Looking at both plots side-by-side clarifies how optimizing the encoder and decoder in tandem enables efficient pairing of inference and generation:
This tableau highlights the overall smoothness of the latent manifold—and how any “unrealistic” outputs from the generative decoder correspond to apparent discontinuities in the variational posterior of the encoder (e.g. between the “7-space” and the “1-space”). These gaps could probably be improved by experimenting with model hyperparameters.
Whereas the original data dotted a sparse landscape in 784 dimensions, where “realistic” images were few and far between, this 2-dimensional latent manifold is densely populated with such samples. Beyond its inherent visual coolness, latent space smoothness shows the model’s ability to leverage its “understanding” of the underlying data-generating process to generalize beyond the training set.
Smooth interpolation within and between digits—in contrast to the spotty latent space characteristic of many autoencoders—is a direct result of the variational regularization intrinsic to VAEs.
Take-aways
Bayesian methods provide a framework for reasoning about uncertainty.
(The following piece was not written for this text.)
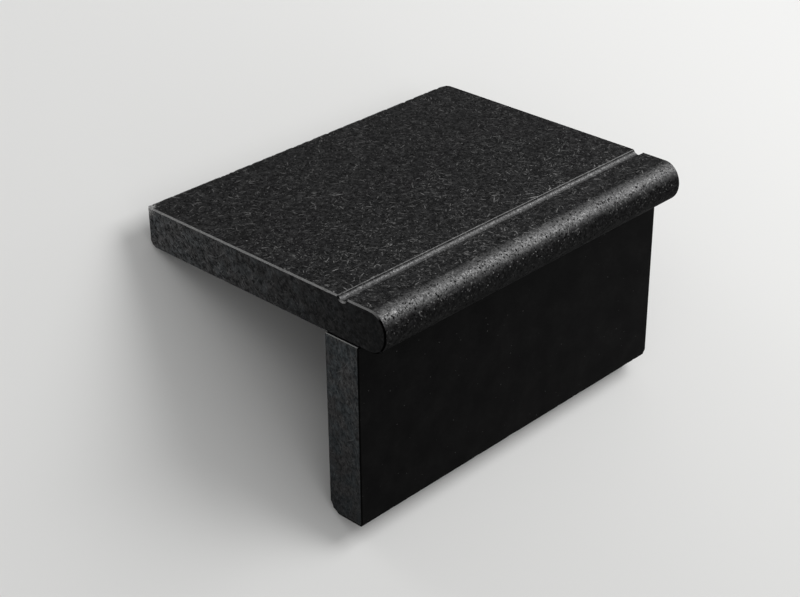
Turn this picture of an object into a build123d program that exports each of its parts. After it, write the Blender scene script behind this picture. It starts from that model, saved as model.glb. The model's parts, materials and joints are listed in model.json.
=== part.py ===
from build123d import *
import math
import os

# A bullnosed granite tread on its granite riser, in millimetres.
# Both are drawn as they are laid: X runs along the nosing, Y from the nose tip towards the
# back and Z up from the riser's foot. Unheld, the pair tips back about the riser's back foot
# edge until the tread's back edge is down, so both are turned into that attitude at the end.

# Tread slab
tread_length = 300.0
tread_depth = 225.0
tread_thickness = 30.0

# Bullnose, a half ellipse as high as the tread is thick
nose_depth = 13.0

# Cove groove behind the nose, run out through both ends
groove_setback = 33.0
groove_width = 8.0
groove_depth = 3.0
groove_rim_radius = 0.6

# Riser slab, a little longer than the tread and shifted to the right under it
riser_length = 305.0
riser_height = 135.0
riser_thickness = 29.0
riser_setback = 22.5
riser_shift = 1.0

# Arrises, the narrow flats rubbed along the sawn edges
tread_end_arris = 1.0
riser_front_arris = 0.8

# Broken corners, the worn ones rounded by a second cut: how far each cut reaches along X, Y and Z
tread_back_right_cuts = [(3.0, 7.0, 12.0), (8.0, 2.5, 12.0)]
tread_back_left_cuts = [(3.0, 3.0, 6.5), (3.0, 8.0, 2.5)]
riser_back_left_cuts = [(7.0, 3.5, 9.0), (7.0, 8.0, 4.0)]
riser_front_right_cuts = [(3.5, 3.0, 4.0)]

# How close an edge lies to where it is looked for
same_place = 0.01

# The two back edges that the pair rests on
riser_back = riser_setback + riser_thickness
tip_angle = math.degrees(math.atan2(riser_height, tread_depth - riser_back))


def slab_outline():
    # Tread section without the groove: Y back from the nose tip, Z up from the underside
    half = tread_thickness / 2
    underside = Line((nose_depth, 0), (tread_depth, 0))
    back = Line(underside @ 1, (tread_depth, tread_thickness))
    top = Line(back @ 1, (nose_depth, tread_thickness))
    nose = EllipticalCenterArc((nose_depth, half), nose_depth, half, start_angle=90, arc_size=180)
    return make_face(underside + back + top + nose)


def groove_cutter():
    # The cove's arc through its bottom, closed above the tread's top
    groove_back = groove_setback + groove_width
    lowest = (groove_setback + groove_width / 2, tread_thickness - groove_depth)
    cove = ThreePointArc((groove_setback, tread_thickness), lowest, (groove_back, tread_thickness))
    above = tread_thickness + groove_depth
    lid = Polyline(cove @ 1, (groove_back, above), (groove_setback, above), cove @ 0)
    return make_face(cove + lid)


def is_groove_rim(edge):
    # The two long edges between the groove and the tread's top
    middle = edge.center()
    from_groove = abs(middle.Y - groove_setback - groove_width / 2)
    at_top = abs(middle.Z - riser_height - tread_thickness) < same_place
    at_side = abs(from_groove - groove_width / 2) < same_place
    return at_top and at_side and edge.length > tread_length / 2


def break_corner(solid, corner, cuts):
    # Each cut takes the corner off by the plane through the three points that lie its reach away
    middle = solid.bounding_box().center()
    outward = [1 if c > m else -1 for c, m in zip(corner, middle)]
    for reach in cuts:
        normal = Vector(*[side / length for side, length in zip(outward, reach)])
        on_plane = Vector(*corner) - Vector(outward[0] * reach[0], 0, 0)
        solid = split(solid, bisect_by=Plane(on_plane, z_dir=normal), keep=Keep.BOTTOM)
    return solid


def make_tread():
    start = Plane(origin=(-tread_length / 2, 0, riser_height), x_dir=(0, 1, 0), z_dir=(1, 0, 0))
    slab = extrude(start * (slab_outline() - groove_cutter()), tread_length)
    ends = slab.faces().filter_by(Axis.X)
    slab = chamfer(ends.edges(), tread_end_arris)
    slab = fillet(slab.edges().filter_by(is_groove_rim), groove_rim_radius)
    top = riser_height + tread_thickness
    right = tread_length / 2
    slab = break_corner(slab, (right, tread_depth, top), tread_back_right_cuts)
    return break_corner(slab, (-right, tread_depth, riser_height), tread_back_left_cuts)


def make_riser():
    slab = Box(riser_length, riser_thickness, riser_height, align=(Align.CENTER, Align.MIN, Align.MIN))
    slab = Pos(riser_shift, riser_setback, 0) * slab
    front = slab.faces().sort_by(Axis.Y)[0]
    slab = chamfer(front.edges(), riser_front_arris)
    left = riser_shift - riser_length / 2
    right = riser_shift + riser_length / 2
    slab = break_corner(slab, (left, riser_back, 0), riser_back_left_cuts)
    return break_corner(slab, (right, riser_setback, 0), riser_front_right_cuts)


def at_rest(pieces):
    # Tips the laid pieces back about the riser's back foot edge, then centres them over the floor
    turned = [Rot(X=-tip_angle) * Pos(Y=-riser_back) * piece for piece in pieces]
    box = Compound(turned).bounding_box()
    middle = box.center()
    return [Pos(-middle.X, -middle.Y, -box.min.Z) * piece for piece in turned]


def main():
    os.makedirs("parts", exist_ok=True)
    names = ["tread", "riser"]
    for name, piece in zip(names, at_rest([make_tread(), make_riser()])):
        export_step(piece, f"parts/{name}.step")


main()
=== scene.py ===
import bpy
import json
import math
from mathutils import Matrix, Vector


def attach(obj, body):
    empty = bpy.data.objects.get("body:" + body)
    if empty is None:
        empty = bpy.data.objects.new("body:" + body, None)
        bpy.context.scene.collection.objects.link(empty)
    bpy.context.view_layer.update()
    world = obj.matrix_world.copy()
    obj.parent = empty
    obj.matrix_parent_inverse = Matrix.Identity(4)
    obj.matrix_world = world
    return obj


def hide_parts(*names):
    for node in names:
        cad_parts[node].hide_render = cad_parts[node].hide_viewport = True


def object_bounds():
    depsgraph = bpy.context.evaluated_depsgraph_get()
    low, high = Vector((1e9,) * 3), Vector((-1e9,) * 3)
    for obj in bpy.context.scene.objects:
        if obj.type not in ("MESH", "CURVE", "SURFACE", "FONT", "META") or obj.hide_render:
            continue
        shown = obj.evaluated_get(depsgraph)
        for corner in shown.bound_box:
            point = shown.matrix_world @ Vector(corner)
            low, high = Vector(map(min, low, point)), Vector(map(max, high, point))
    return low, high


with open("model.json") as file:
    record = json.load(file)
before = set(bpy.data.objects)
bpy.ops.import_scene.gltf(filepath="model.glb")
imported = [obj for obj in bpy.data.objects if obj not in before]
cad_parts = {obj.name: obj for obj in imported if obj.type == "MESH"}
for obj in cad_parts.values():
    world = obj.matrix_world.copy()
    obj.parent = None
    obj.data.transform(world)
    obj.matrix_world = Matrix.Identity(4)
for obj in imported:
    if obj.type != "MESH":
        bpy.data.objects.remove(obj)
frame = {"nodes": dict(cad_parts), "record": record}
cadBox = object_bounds()
print("frame loaded:", sorted(frame["nodes"]))

# The pair as it is laid, in metres: x along the nosing, y back from the nose tip, z up from the
# riser's foot. It is drawn so, and turned at the end into the attitude it rests in unheld.

tread = {
    "length": 0.300,
    "depth": 0.225,
    "thickness": 0.030,
    "underside": 0.135,
    "noseDepth": 0.013,
    "grooveSetback": 0.033,
    "grooveWidth": 0.008,
    "grooveDepth": 0.003,
    "grooveRim": 0.0006,
    "pointStep": 0.00125,      # along the section on the top
    "noseStep": 0.0010,
    "underStep": 0.0045,
    "rimPoints": 4,
    "covePoints": 22,
    "rows": 241,
    "centre": 0.0,
    "arris": 0.001,
    "skin": 0.00003,           # rubbed off the brushed faces everywhere
    "reliefDepth": 0.00016,    # brushing leaves the top and the nose softly uneven
    "reliefScale": 210.0,
    "chipDepth": 0.0008,
    "chipScale": 190.0,
    "seed": 3.0,
    "breaks": [    # a corner and how far its two cuts reach in from it
        ((0.150, 0.225, 0.165), (-0.003, -0.007, -0.012), (-0.008, -0.0025, -0.012)),
        ((-0.150, 0.225, 0.135), (0.003, -0.003, 0.0065), (0.003, -0.008, 0.0025)),
    ],
}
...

Deep learning provides an efficient way to approximate arbitrarily complex functions, and ripe opportunities to probe uncertainty (over parameters, hyperparameters, data, model architectures…).
While differences in language can obscure overlapping ideas, recent research has revealed not just the power of cross-validating theories across fields (interesting in itself), but also a productive new methodology through a unified synthesis of the two.
This research becomes ever more relevant as we seek to leverage today’s most interesting real-world data, which is often high-dimensional and rich in structure, yet limited in number and wholly or partially unlabeled.
(But don’t take my word for it.)
Variational Autoencoders are:
- A reminder that productive sparks fly when deep learning and Bayesian methods are not treated as alternatives, but combined.
- Just the beginning of creative applications for deep learning.